Young Adult is a genre that has often been undermined by readers and critics for being naïve and thus YA literature is yet to be been taken seriously. Personally, I am not a big fan of romance, especially teenage romance. But this Christmas I wanted to do some “light” reading and for that I chose Eleanor & Park. Honestly, how complicated CAN a YA romance be?!
But boy, was I wrong! Eleanor & Park is a deep, complicated story of two teens who experience love in the blossoming stage of their lives. But, first things first – I ABSOLUTELY LOVED this book. I love how complex the characters and their situation is. They are relatable and at the same time their romance and courage is unbelievable.
I was so glad to realize that Eleanor & Park is not another naïve and flowery teenage romance. They struggle with the odds and make it past the bullies, dysfunctional families, bodily insecurities and such. I like how simply Rainbow Rowell introduced Eleanor and Park to each other – through music, books and comics – pretty much how every romantic relationship or friendship is initiated. There are no OTT elements and I’m really grateful for it. Teenagers have been portrayed as free thinking and intelligent human beings who aren’t all about drinking and drugging (phew, no clichés). Most books show young romance as hormone fueled romances where lust is the only driving factor. But Eleanor & Park shows what young romance is ACTUALLY like. Rowell beautifully captures the awkwardness of the first kiss and the nervousness of the first intimacy. It’s both funny and nostalgic at the same time. There’s this part in the book where Park says about Eleanor, “Eleanor was right. She never looked nice. She looked like art, and art wasn’t supposed to look nice; it was supposed to make you feel something” – I found this so very beautiful. This is so much more intimate and mature than anything I have read in an adult romance. Also, rainbow Rowell very cleverly bends the gender role in this book – Eleanor wears men’s clothing and isn’t too fond of make-up whereas Park experiments with make-up and tries his hand at eyeliner. Also, during a particularly intimate moment, Eleanor says, “You can be Han Solo and I’ll be Boba Fett. I’ll cross the sky for you.” They are fearless and have no qualms for being “different”. I applaud Rowell for not settling into rigid structures of romance and letting the characters think for themselves.

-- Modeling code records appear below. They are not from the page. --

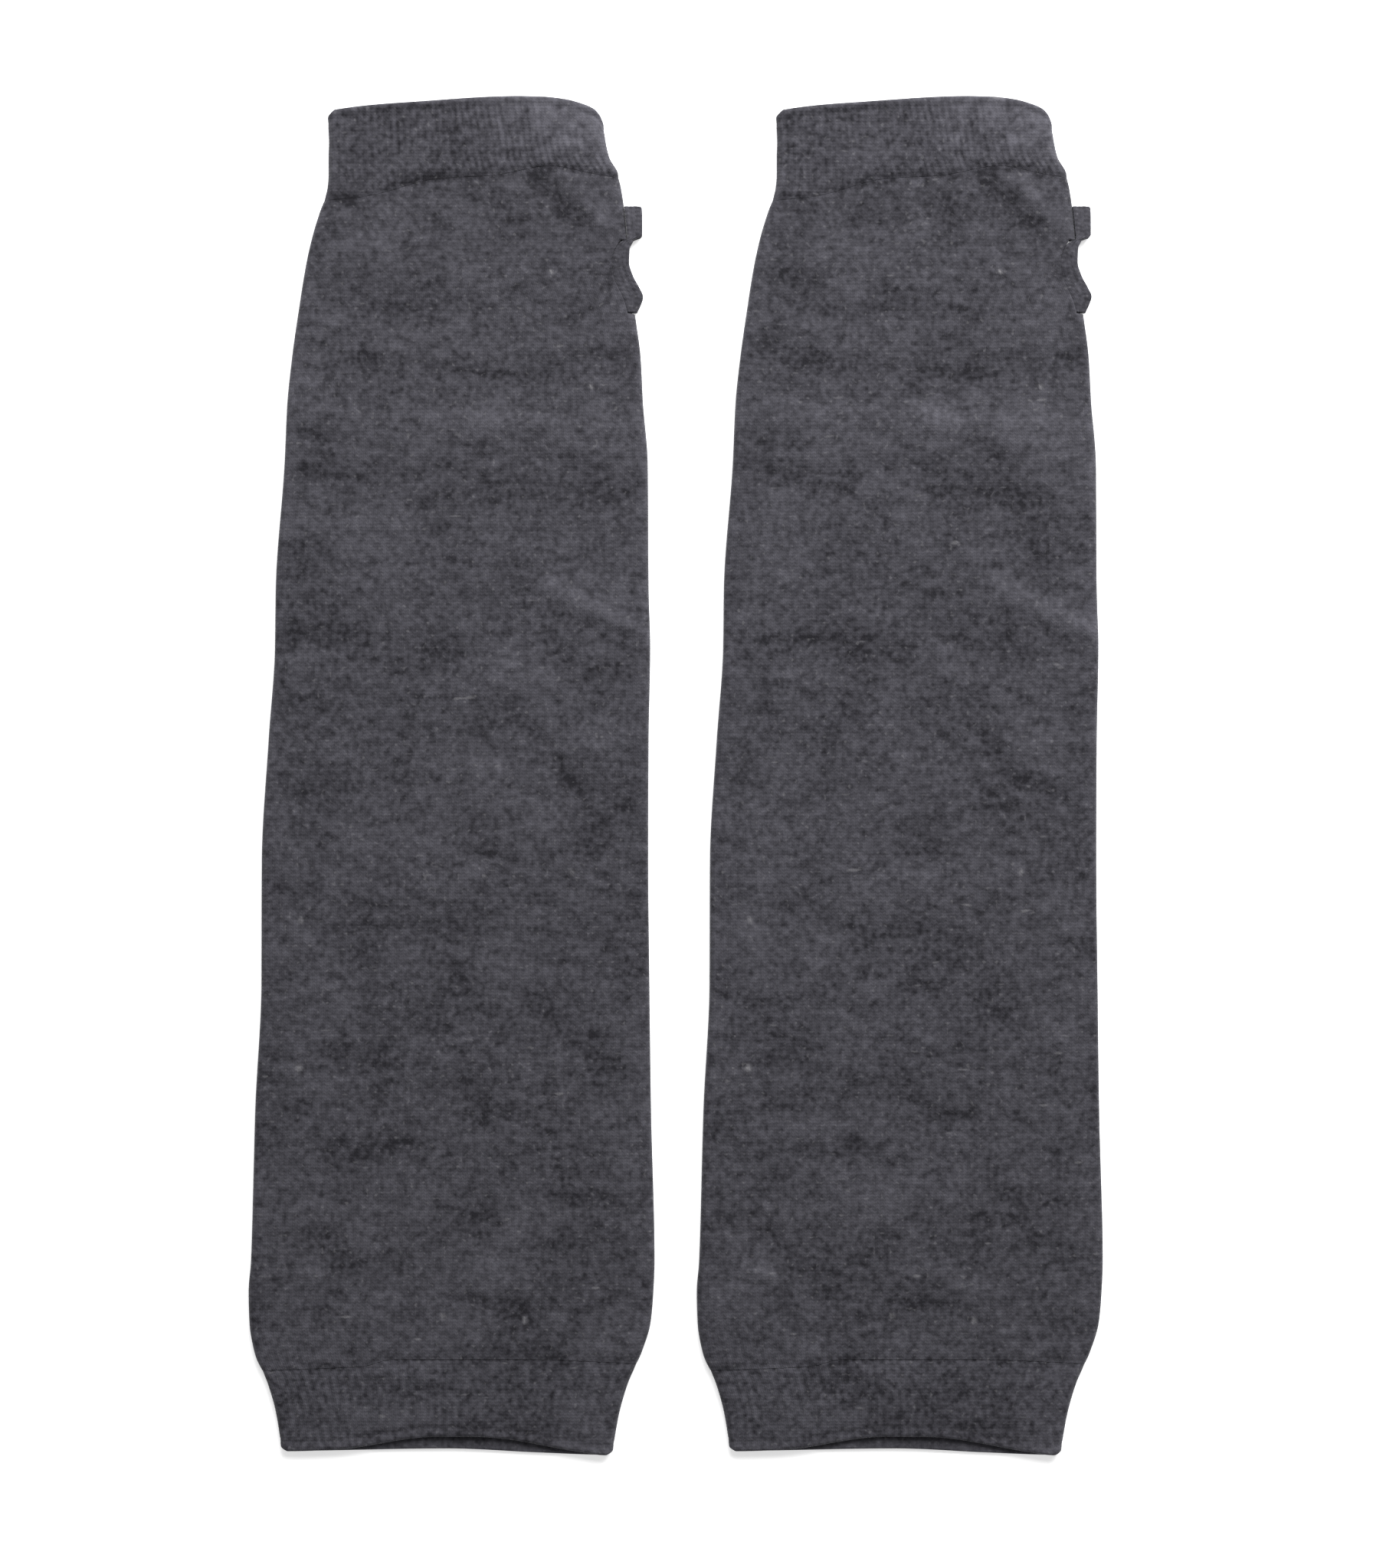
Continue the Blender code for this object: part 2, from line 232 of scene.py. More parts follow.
def fairCurve(stops, values, at):
    # Cubic through the stops that never swings past them: each inner slope is the harmonic mean of
    # the slopes beside it, or zero where they differ in sign
    steps = np.diff(stops)
    rates = np.diff(values) / steps
    before = rates[:-1]
    after = rates[1:]
    sameWay = before * after > 0.0
    total = np.where(sameWay, before + after, 1.0)
    inner = np.where(sameWay, 2.0 * before * after / total, 0.0)
    slopes = np.concatenate([rates[:1], inner, rates[-1:]])
    at = np.clip(at, stops[0], stops[-1])
    cell = np.clip(np.searchsorted(stops, at, side="right") - 1, 0, len(steps) - 1)
    step = steps[cell]
    t = (at - stops[cell]) / step
    left = (2 * t**3 - 3 * t**2 + 1) * values[cell] + (t**3 - 2 * t**2 + t) * step * slopes[cell]
    right = (3 * t**2 - 2 * t**3) * values[cell + 1] + (t**3 - t**2) * step * slopes[cell + 1]
    return left + right


def lineAlong(line, share):
    # Where a hem or seam lies, at a share of the whole width
    return fairCurve(line["share"], line["along"], share)


def foldAcross(side, along):
    # Where the left or right side fold lies
    return fairCurve(sideFolds["along"], sideFolds[side], along)


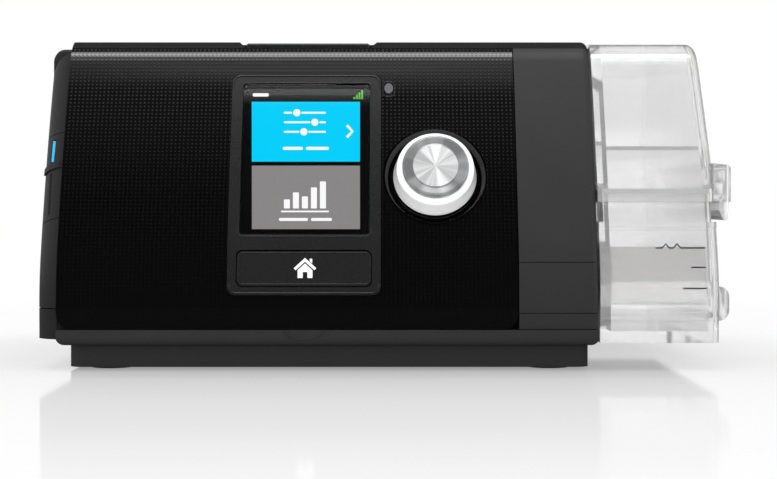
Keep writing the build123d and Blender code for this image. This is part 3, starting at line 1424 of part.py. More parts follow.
NODES = {
    "bottom_case": bottom_case,
    "rubber_feet": rubber_feet,
    "case_screws": case_screws,
    "rear_housing": rear_housing,
    "front_fascia": front_fascia,
    "dock_front_cover": dock_front_cover,
    "dock_strip": dock_strip,
    "dock_lower_trim": dock_lower_trim,
    "screen_bezel": screen_bezel,
    "screen_lens": screen_lens,
    "lcd_module": lcd_module,
    "home_button": home_button,
    "display_board": display_board,
    "home_switch": home_switch,
    "light_sensor": light_sensor,
    "start_button": start_button,
    "start_switch": start_switch,
    "dial_well": dial_well,
    "dial_skirt": dial_skirt,
    "dial_cap": dial_cap,
    "dial_shaft": dial_shaft,
    "dial_plunger": dial_plunger,
    "dial_encoder": dial_encoder,
    "status_light": status_light,
    "end_panel": end_panel,
    "lower_panel": lower_panel,
    "sd_cover": sd_cover,
    "sd_card": sd_card,
    "card_reader": card_reader,
    "filter_cover": filter_cover,
    "air_filter": air_filter,
    "adapter_cover": adapter_cover,
    "adapter_socket": adapter_socket,
    "dock_sleeve": dock_sleeve,
    "heater_plate": heater_plate,
    "heater_foil": heater_foil,
    "port_seals": port_seals,
    "tub_base": tub_base,
    "conduction_plate": conduction_plate,
    "tub_seal": tub_seal,
    "tub_lid": tub_lid,
    "tub_baffle": tub_baffle,
    "blower_lower": blower_lower,
    "blower_upper": blower_upper,
    "impeller": impeller,
    "motor_shaft": motor_shaft,
    "blower_motor": blower_motor,
    "blower_suspension": blower_suspension,
    "sound_foam": sound_foam,
    "inlet_duct": inlet_duct,
    "outlet_duct": outlet_duct,
    "outlet_connector": outlet_connector,
    "power_inlet": power_inlet,
    "retention_clip": retention_clip,
    "main_board": main_board,
    "wireless_module": wireless_module,
    "flow_sensor": flow_sensor,
}


def write(name, made):
    shape = Compound(children=list(made)) if isinstance(made, (list, tuple)) else made
    shape.label = name
    export_step(shape, f"parts/{name}.step")


os.makedirs("parts", exist_ok=True)
for node_name, make in NODES.items():
    write(node_name, make())
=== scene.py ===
import json
import math

import bmesh
import bpy
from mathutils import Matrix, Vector
from mathutils.bvhtree import BVHTree
from mathutils.geometry import tessellate_polygon


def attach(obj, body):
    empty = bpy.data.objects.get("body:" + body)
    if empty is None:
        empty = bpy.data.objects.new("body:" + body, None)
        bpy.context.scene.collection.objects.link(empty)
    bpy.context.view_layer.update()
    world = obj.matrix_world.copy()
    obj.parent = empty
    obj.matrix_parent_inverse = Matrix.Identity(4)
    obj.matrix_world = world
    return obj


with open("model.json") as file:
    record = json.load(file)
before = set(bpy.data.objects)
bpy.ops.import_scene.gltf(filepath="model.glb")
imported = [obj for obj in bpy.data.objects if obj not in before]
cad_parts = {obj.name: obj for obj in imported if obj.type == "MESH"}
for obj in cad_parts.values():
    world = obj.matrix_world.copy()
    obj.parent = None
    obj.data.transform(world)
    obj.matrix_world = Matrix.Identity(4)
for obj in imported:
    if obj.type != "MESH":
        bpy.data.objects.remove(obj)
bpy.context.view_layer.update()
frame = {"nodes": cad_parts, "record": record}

MM = 0.001
NODES = frame["nodes"]

# Where the camera stands, in millimetres, its focal length in pixels and the pixel straight ahead of it
EYE = Vector((0, -615, 48))
FOCAL = 1885
PICTURE_W, PICTURE_H = 777, 479
AXIS_PX = (385.0, 203.9)

# The machine's side profile, in millimetres
FRONT, BACK = -74.2, 65.0
BEND_START, LOWER_R, LOWER_TILT = 17.5, 62.0, math.radians(19)
HEIGHT, UPPER_TILT, CREST_R = 97.4, math.radians(28), 12.0
LOWER_END = BEND_START + LOWER_R * math.sin(LOWER_TILT)
CREST_START = HEIGHT - CREST_R * (1 - math.sin(UPPER_TILT))
UPPER_R = (CREST_START - LOWER_END) / (math.sin(UPPER_TILT) - math.sin(LOWER_TILT))
LOWER_RUN = LOWER_R * (1 - math.cos(LOWER_TILT))
CREST_Y = FRONT + LOWER_RUN + UPPER_R * (math.cos(LOWER_TILT) - math.cos(UPPER_TILT))
CREST_CENTRE = (CREST_Y + CREST_R * math.cos(UPPER_TILT), HEIGHT - CREST_R)

# The dial's middle and the radius of its bright disc, then the lens's middle height, half its height and
# how far its head leans back, in millimetres
DIAL_X, DIAL_Z, DIAL_DISC_R = 14.6, 56.2, 6.5
LENS_MID, LENS_HALF, LENS_CROWN = 61.4, 22.3, 0.7


def face_tilt(z):
    """How far the front face leans back at height z, in radians."""
    if z <= BEND_START:
        return 0.0
    if z <= LOWER_END:
        return math.asin((z - BEND_START) / LOWER_R)
    return math.asin(math.sin(LOWER_TILT) + (z - LOWER_END) / UPPER_R)


def face_y(z):
    """Place of the front face at height z, in millimetres."""
    tilt = face_tilt(z)
    if z <= LOWER_END:
        return FRONT + LOWER_R * (1 - math.cos(tilt))
    return FRONT + LOWER_RUN + UPPER_R * (math.cos(LOWER_TILT) - math.cos(tilt))


DIAL_AXIS = (0, -math.cos(face_tilt(DIAL_Z)), math.sin(face_tilt(DIAL_Z)))
DIAL_CENTRE = (DIAL_X * MM, face_y(DIAL_Z) * MM, DIAL_Z * MM)


# ---------------------------------------------------------------- nodes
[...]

I loved Rainbow Rowell’s style of writing and although the language is pretty romantic and decorative yet it did not made me want to barf. It was perfect. Eleanor and Park are artists. They saved my life. Eleanor & Park reinforced my belief in the power of books and music. Eleanor & Park reinforced my belief in love. Eleanor & Park reinforced my belief that love does win against and all odds and people who are meant to be together will always somehow find a way to be so. And as John Green correctly said, “Eleanor & Park reminded me not just what it’s like to be young and in love with a girl, but also what it’s like to be young and in love with a book. Grab a copy and prepare yourself to be hit by immense amount of feels!